Use guardrails: timeouts, backoff, and circuit breakers
Retries should have exponential backoff, jitter, and hard caps. Timeouts should be explicit. Circuit breakers should prevent a struggling dependency from being hammered into total failure. These patterns stop a small bug from amplifying through traffic multiplication.
Treat data as a product with contracts
Define schemas, validate at boundaries, and version contracts when formats change. If downstream systems rely on a field, treat changes as breaking unless proven otherwise. “It still parses” is not the same as “it remains correct.”
Reduce coupling and isolate blast radius
Decouple with queues, idempotent operations, and clear ownership of responsibilities. Limit the impact of a bug by ensuring failures are contained within a component, not propagated across the entire ecosystem.

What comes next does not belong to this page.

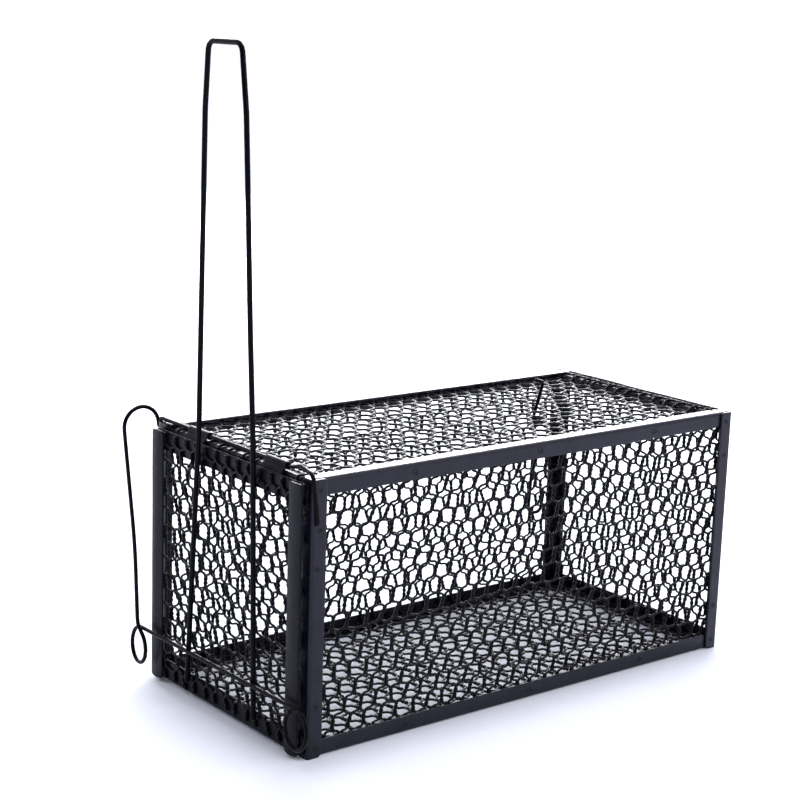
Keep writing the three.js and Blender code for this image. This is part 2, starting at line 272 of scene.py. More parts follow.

Fix the small stuff strategically
Not every small bug deserves immediate attention, but the ones that touch money, security, safety, or core data integrity should be treated as high leverage. A useful question is: If this bug’s frequency increased 100×, what would happen? If the answer is “incident,” it’s worth addressing early.

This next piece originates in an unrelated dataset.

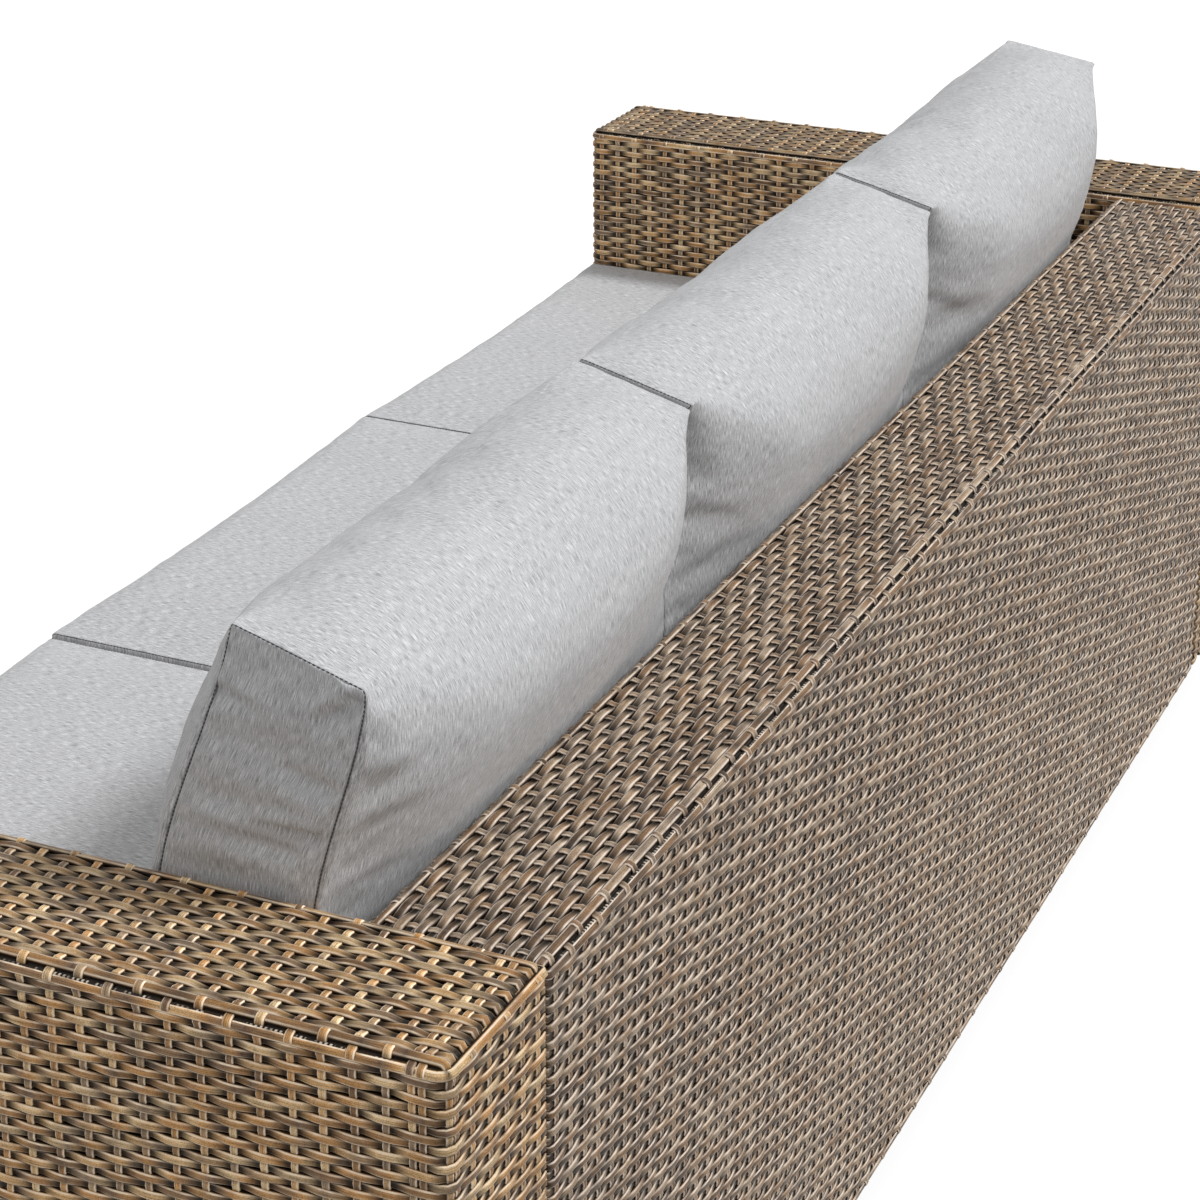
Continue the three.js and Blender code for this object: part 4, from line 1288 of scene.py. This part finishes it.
    def sink_seams(self):
        """Draws the sewn edges in, and keeps the way out of each groove for its stitches."""
        self.ways = []
        for seam, sign in zip(self.seams, (-1, 1)):
            loop = self.points[seam]
            along = np.roll(loop, -1, axis=0) - np.roll(loop, 1, axis=0)
            out = unit(np.stack([np.zeros(len(loop)), -along[:, 2], along[:, 1]], -1))
            way = unit(out + np.array([sign, 0, 0]))
            self.points[seam] -= way * SEAM_SINK
            self.ways.append(way)

    def make(self, fabric, thread, fill, folds=()):
        """Builds the fabric and the stitches, and creases the fabric."""
        sewn = np.zeros(len(self.points))
        sewn[np.concatenate(self.seams)] = 1
        mesh = quad_mesh(f"{self.node}_fabric", self.points, self.quads, {"sewn": sewn})
        add_map(mesh, "fabric", self.flats)
        wide = 2 * self.half
        starts = np.array([0.0, wide + PIECE_GAP, wide + self.depth + 2 * PIECE_GAP])[self.panel.astype(int)]
        spread = self.flats + np.stack([starts, 0 * starts], -1)[:, None, :]
        add_map(mesh, "OFBake", spread / spread.max())
        piece = dress(mesh.name, mesh, fabric, self.node, "cushion_fabric", self.node)
        rounding = piece.modifiers.new("smooth", "SUBSURF")
        rounding.levels = rounding.render_levels = 1
        result = piece.evaluated_get(bpy.context.evaluated_depsgraph_get())
        final = bpy.data.meshes.new_from_object(result)
        piece.modifiers.clear()
        piece.data = final
        places = coordinates(final)
        self.stitch(places, thread)
        corners = np.zeros(len(final.loops), np.int32)
        final.loops.foreach_get("vertex_index", corners)
        self.crease(places, corners.reshape(len(self.quads), -1), folds)
        final.vertices.foreach_set("co", places.astype(np.float32).ravel())
        final.update()

    def crease(self, places, corners, folds):
        """Creases of given depth and breadth: a low ridge over a hollow, fading out along its line."""
        at_rear = (self.panel == 0) & (self.shares[self.quads, 1] == 1).all(axis=1)
        for face, start, end, depth, breadth in folds:
            out, quads = (0, self.panel == 2) if face == "end" else (1, at_rear)
            chosen = np.unique(corners[quads])
            spots = places[chosen][:, [1 - out, 2]]
            line = np.array(end) - np.array(start)
            length = np.linalg.norm(line)
            line = line / length
            across = np.array([-line[1], line[0]]) * np.sign(line[0])
            along = (spots - start) @ line / length
            off = (spots - start) @ across / breadth
            fade = smooth(along / FOLD_FADES[0]) * smooth((1 - along) / FOLD_FADES[1])
            shape = RIDGE_SHARE * np.exp(-(off - RIDGE_PLACE) ** 2) - np.exp(-off ** 2)
            places[chosen, out] += depth * fade * shape

    def stitch(self, places, thread):
        """Short stitches along both sewn edges."""
        verts = []
        for seam, way in zip(self.seams, self.ways):
            loop = places[np.append(seam, seam[0])]
            steps = np.linalg.norm(np.diff(loop, axis=0), axis=1)
            run = np.concatenate([[0], np.cumsum(steps)])
            count = int(run[-1] / STITCH_PITCH)
            middles = (np.arange(count) + 0.5) * run[-1] / count
            start, end = (interpolated(middles + sign * STITCH_LENGTH / 2, run, loop) for sign in (-1, 1))
            out = unit(interpolated(middles, run, np.concatenate([way, way[:1]])))
            across = np.cross(unit(end - start), out)
            rings = []
            for share, breadth in STITCH_RINGS:
                centre = between(start, end, share) + out * STITCH_LIFT
                turned = [across, out, -across, -out]
                rings.append(np.stack([centre + t * STITCH_RADIUS * breadth for t in turned], 1))
            verts.append(np.stack(rings, 1))
        verts = np.concatenate(verts)
        quads = np.concatenate(tube_quads(np.arange(len(verts) * 16).reshape(-1, 4, 4)))
        mesh = quad_mesh(f"{self.node}_stitches", verts.reshape(-1, 3), quads, {})
        dress(mesh.name, mesh, thread, self.node, "cushion_fabric", self.node)


def fabric_material():
    """Light grey outdoor cloth with fine darker streaks that run round the cushion, and painted shade along
    the sewn edges.
    """
    n = Nodes("grey_heathered_fabric")
    flat = n.node("ShaderNodeUVMap", {}, uv_map="fabric").outputs["UV"]
    fine = n.noise(n.stretched(flat, (1800.0, 110.0, 1.0)), 1.0, 2.0, 0.6)
    slub = n.noise(n.stretched(flat, (420.0, 22.0, 1.0)), 1.0)
    broad = n.noise(flat, 9.0)
    speck = n.noise(n.stretched(flat, (1900.0, 700.0, 1.0)), 1.0, 1.0)
    thread = n.node("ShaderNodeTexWave", {"Vector": flat, "Scale": 190.0, "Distortion": 1.5, "Detail": 1.0})
    shade = n.plus(n.span(fine, 0.30, 0.70, -0.54, 0.48), n.span(slub, 0.3, 0.7, -0.04, 0.04),
                   n.span(broad, 0.3, 0.7, 0.98, 1.02), n.span(speck, 0.3, 0.7, -0.12, 0.12))
    # Painted shade of the groove along the sewn edges
    seam = n.span(n.attribute("sewn"), 0.45, 0.85, 0.0, 0.72)
    n.shade("Base Color", n.mix(seam, n.shaded(FABRIC_COLOUR, shade), SEAM_SHADE_COLOUR))
    n.shade("Roughness", n.span(fine, 0.3, 0.7, 0.82, 0.95))
    n.shade("Specular IOR Level", 0.25)
    n.shade("Sheen Weight", 0.15)
    n.shade("Sheen Roughness", 0.5)
    n.bump(n.plus(fine, n.times(thread.outputs["Fac"], 0.4), n.times(slub, 0.6)), 0.4, 0.0004)
    return n.owner


def thread_material():
    n = Nodes("dark_thread")
    twist = n.noise(n.place(), 2500.0)
    n.mottled(twist, ((0.3, (0.020, 0.020, 0.022)), (0.7, (0.060, 0.060, 0.064))), (0.3, 0.7, 0.6, 0.8))
    n.bump(twist, 0.3, 0.0002)
    return n.owner


fabric, thread = fabric_material(), thread_material()
arm_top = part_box("arm_weave_left")[1].z
for number, rises in enumerate(SEAT_RISES, start=1):
    node = f"seat_cushion_{number}"
    low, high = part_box(node)
    top = high.z + SEAT_SEAM_RISE
    section = ((low.y, low.z), (high.y, low.z), (low.y, top), (high.y, top))
    leans = [[(0, rise)] * 2 for rise in rises]
    cushion = Cushion(node, section, SEAT_ROUNDINGS, SEAT_CROWNS, SEAT_REACHES, 100 + number, leans)
    cushion.inflate(SEAT_CAP, SEAT_SLACK)
    cushion.settle(SEAT_ROOM)
    cushion.press_down(high.z)
    cushion.sink_seams()
    cushion.make(fabric, thread, SEAT_FILL)

for number, (leans, pinches, folds) in enumerate(zip(LEANS, PINCHES, FOLDS), start=1):
    node = f"back_cushion_{number}"
    low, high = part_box(node)
    reaches = (LOW_FRONT_REACH, LOW_REAR_REACH, TOP_FRONT_REACH, TOP_REAR_REACH)
    heights = (low.z, low.z, TOP_FRONT_Z, TOP_REAR_Z)
    section = [(back_low.y - reach, z) for reach, z in zip(reaches, heights)]
    cushion = Cushion(node, section, BACK_ROUNDINGS, BACK_CROWNS, BACK_REACHES, 200 + number, leans, pinches)
    cushion.inflate(BACK_CAP, BACK_SLACK)
    cushion.settle(BACK_ROOM)
    cushion.lean_on_back()
    cushion.keep_between(low.x, high.x, BULGES[number - 1])
    cushion.sink_seams()
    cushion.make(fabric, thread, BACK_FILL, folds)

# Stage


def make_stage():
    scene = bpy.context.scene
    half = FLOOR_SIDE / 2
    corners = [(-half, -half, 0), (half, -half, 0), (half, half, 0), (-half, half, 0)]
    floor_mesh = bpy.data.meshes.new("floor")
    floor_mesh.from_pydata(corners, [], [(0, 1, 2, 3)])
    floor = bpy.data.objects.new("floor", floor_mesh)
    scene.collection.objects.link(floor)
    n = Nodes("floor")
    n.shade("Base Color", (*FLOOR_COLOUR, 1))
    n.shade("Roughness", 0.9)
    n.shade("Emission Color", (1, 1, 1, 1))
    n.shade("Emission Strength", n.times(n.seen(), FLOOR_GLOW))
    floor_mesh.materials.append(n.owner)

    n = Nodes("studio", bpy.data.worlds, "Background")
    n.shade("Color", (1, 1, 1, 1))
    n.shade("Strength", n.span(n.seen(), 0.0, 1.0, WORLD_STRENGTH, BACKGROUND_STRENGTH))
    scene.world = n.owner

    for name, (strength, spread, source) in LAMPS.items():
        lamp = bpy.data.lights.new(name, "SUN")
        lamp.energy = strength
        lamp.angle = math.radians(spread)
        shining = bpy.data.objects.new(name, lamp)
        shining.rotation_euler = Vector(source).to_track_quat("Z", "Y").to_euler()
        scene.collection.objects.link(shining)


def make_camera():
    scene = bpy.context.scene
    data = bpy.data.cameras.new("camera")
    data.sensor_width = SENSOR_WIDTH
    data.lens = FOCAL_PIXELS / IMAGE_SIDE * SENSOR_WIDTH
    data.shift_y = (CENTRE_ROW - IMAGE_SIDE / 2) / IMAGE_SIDE
    data.clip_end = 100
    camera = bpy.data.objects.new("camera", data)
    yaw, pitch = math.radians(CAMERA_YAW), math.radians(CAMERA_PITCH)
    back = Vector((math.cos(yaw) * math.cos(pitch), math.sin(yaw) * math.cos(pitch), math.sin(pitch)))
    right = Vector((-math.sin(yaw), math.cos(yaw), 0))
    turn = Matrix((right, back.cross(right), back)).transposed()
    camera.matrix_world = Matrix.LocRotScale(CAMERA_PLACE, turn, None)
    scene.collection.objects.link(camera)
    scene.camera = camera
    scene.view_settings.view_transform = "Standard"


make_stage()
make_camera()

Build feedback loops that shorten discovery
Automated tests help, but so do canary releases, feature flags, and quick rollbacks. When the cost of change is low, teams can fix small bugs before they become institutionalized. When releasing is risky, bugs linger and accumulate.
Small bugs are signals
Small bugs often point to deeper issues: unclear requirements, ambiguous data ownership, missing observability, or brittle integrations. Treating them as mere annoyances misses their value as early warnings. A system that routinely produces minor surprises is a system that will eventually produce a major one.
The best teams don’t aim for a world without bugs; they aim for a world where bugs are detected quickly, failures are contained, and correctness is defended at the boundaries. That’s how small problems stay small.